> **GIVEN DATA**
════

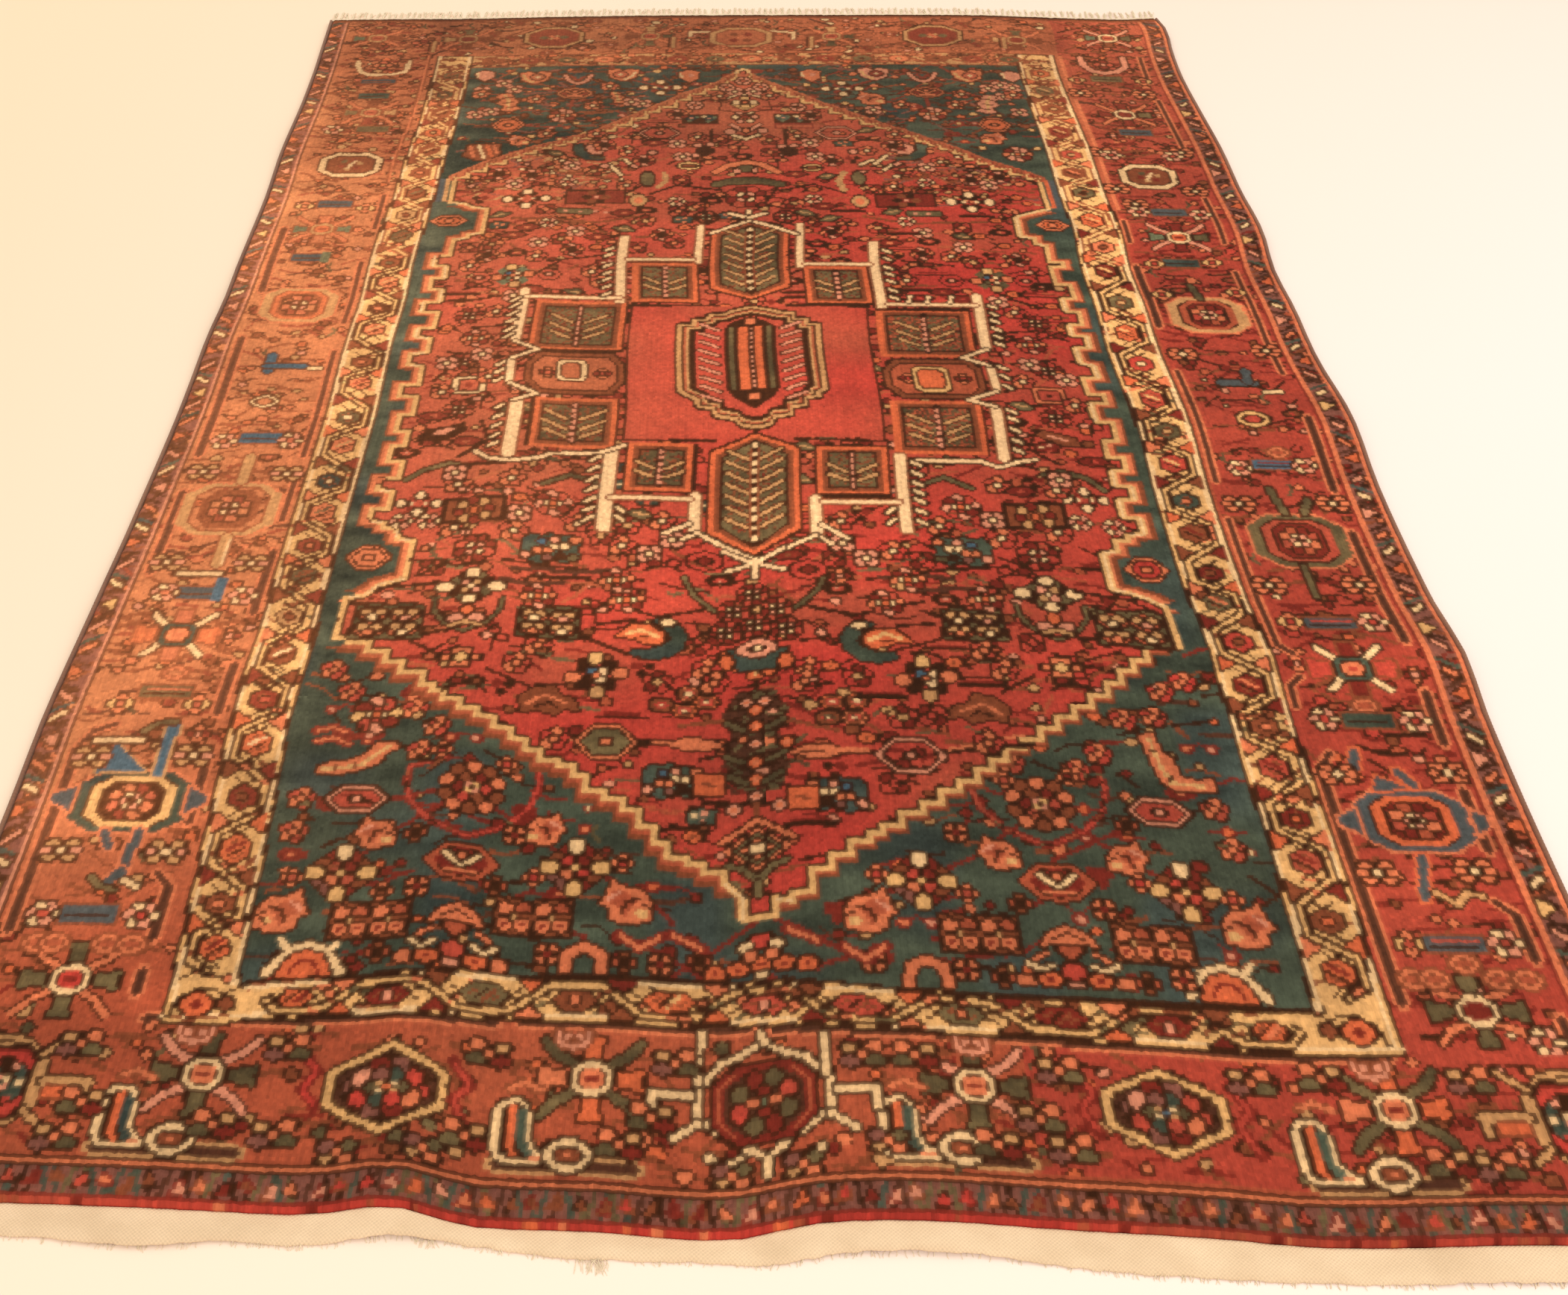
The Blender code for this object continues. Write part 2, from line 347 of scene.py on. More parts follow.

════

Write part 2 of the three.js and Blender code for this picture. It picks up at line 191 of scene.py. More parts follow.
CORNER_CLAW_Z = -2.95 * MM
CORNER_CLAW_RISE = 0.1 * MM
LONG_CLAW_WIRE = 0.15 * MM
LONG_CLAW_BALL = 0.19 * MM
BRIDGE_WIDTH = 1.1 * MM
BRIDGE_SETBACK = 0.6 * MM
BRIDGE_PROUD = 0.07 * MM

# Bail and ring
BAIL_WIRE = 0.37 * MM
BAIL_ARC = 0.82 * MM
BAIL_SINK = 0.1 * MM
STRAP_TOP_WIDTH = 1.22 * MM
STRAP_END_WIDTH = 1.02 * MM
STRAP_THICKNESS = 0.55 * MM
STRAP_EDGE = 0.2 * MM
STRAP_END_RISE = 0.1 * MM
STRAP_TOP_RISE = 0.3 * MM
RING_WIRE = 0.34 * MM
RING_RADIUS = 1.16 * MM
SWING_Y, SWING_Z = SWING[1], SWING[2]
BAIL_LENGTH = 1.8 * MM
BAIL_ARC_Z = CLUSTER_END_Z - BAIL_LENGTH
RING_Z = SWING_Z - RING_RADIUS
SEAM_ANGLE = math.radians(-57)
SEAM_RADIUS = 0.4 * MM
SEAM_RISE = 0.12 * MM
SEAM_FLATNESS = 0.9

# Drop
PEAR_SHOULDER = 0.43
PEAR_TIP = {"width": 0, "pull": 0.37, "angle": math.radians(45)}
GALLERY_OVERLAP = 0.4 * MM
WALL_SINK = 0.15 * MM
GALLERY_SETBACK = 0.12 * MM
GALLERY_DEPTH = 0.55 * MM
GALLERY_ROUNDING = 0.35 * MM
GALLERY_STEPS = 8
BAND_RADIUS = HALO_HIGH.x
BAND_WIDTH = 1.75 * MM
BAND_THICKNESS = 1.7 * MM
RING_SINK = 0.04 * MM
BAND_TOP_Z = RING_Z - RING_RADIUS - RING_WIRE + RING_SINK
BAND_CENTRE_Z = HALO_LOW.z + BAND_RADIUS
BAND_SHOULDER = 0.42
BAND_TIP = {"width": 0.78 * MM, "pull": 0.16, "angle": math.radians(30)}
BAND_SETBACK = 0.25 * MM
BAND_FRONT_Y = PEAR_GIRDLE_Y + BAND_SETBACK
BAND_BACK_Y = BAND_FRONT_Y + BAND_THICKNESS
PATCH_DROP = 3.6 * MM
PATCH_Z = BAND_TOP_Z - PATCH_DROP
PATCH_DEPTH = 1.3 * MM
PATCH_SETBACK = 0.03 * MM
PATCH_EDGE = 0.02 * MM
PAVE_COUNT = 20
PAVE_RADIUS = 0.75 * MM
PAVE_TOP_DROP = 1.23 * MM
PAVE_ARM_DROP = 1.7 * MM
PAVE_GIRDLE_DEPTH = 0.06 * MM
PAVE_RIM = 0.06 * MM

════

> **TO BE DONE**
Nothing beyond the lines starting at the line containing "Write part 2 of" and ending at the line containing "SEAM_FLATNESS = 0.9" is to be reproduced; reproduce those lines exactly, both ends included.

> **REPLY**
Write part 2 of the three.js and Blender code for this picture. It picks up at line 191 of scene.py. More parts follow.
CORNER_CLAW_Z = -2.95 * MM
CORNER_CLAW_RISE = 0.1 * MM
LONG_CLAW_WIRE = 0.15 * MM
LONG_CLAW_BALL = 0.19 * MM
BRIDGE_WIDTH = 1.1 * MM
BRIDGE_SETBACK = 0.6 * MM
BRIDGE_PROUD = 0.07 * MM

# Bail and ring
BAIL_WIRE = 0.37 * MM
BAIL_ARC = 0.82 * MM
BAIL_SINK = 0.1 * MM
STRAP_TOP_WIDTH = 1.22 * MM
STRAP_END_WIDTH = 1.02 * MM
STRAP_THICKNESS = 0.55 * MM
STRAP_EDGE = 0.2 * MM
STRAP_END_RISE = 0.1 * MM
STRAP_TOP_RISE = 0.3 * MM
RING_WIRE = 0.34 * MM
RING_RADIUS = 1.16 * MM
SWING_Y, SWING_Z = SWING[1], SWING[2]
BAIL_LENGTH = 1.8 * MM
BAIL_ARC_Z = CLUSTER_END_Z - BAIL_LENGTH
RING_Z = SWING_Z - RING_RADIUS
SEAM_ANGLE = math.radians(-57)
SEAM_RADIUS = 0.4 * MM
SEAM_RISE = 0.12 * MM
SEAM_FLATNESS = 0.9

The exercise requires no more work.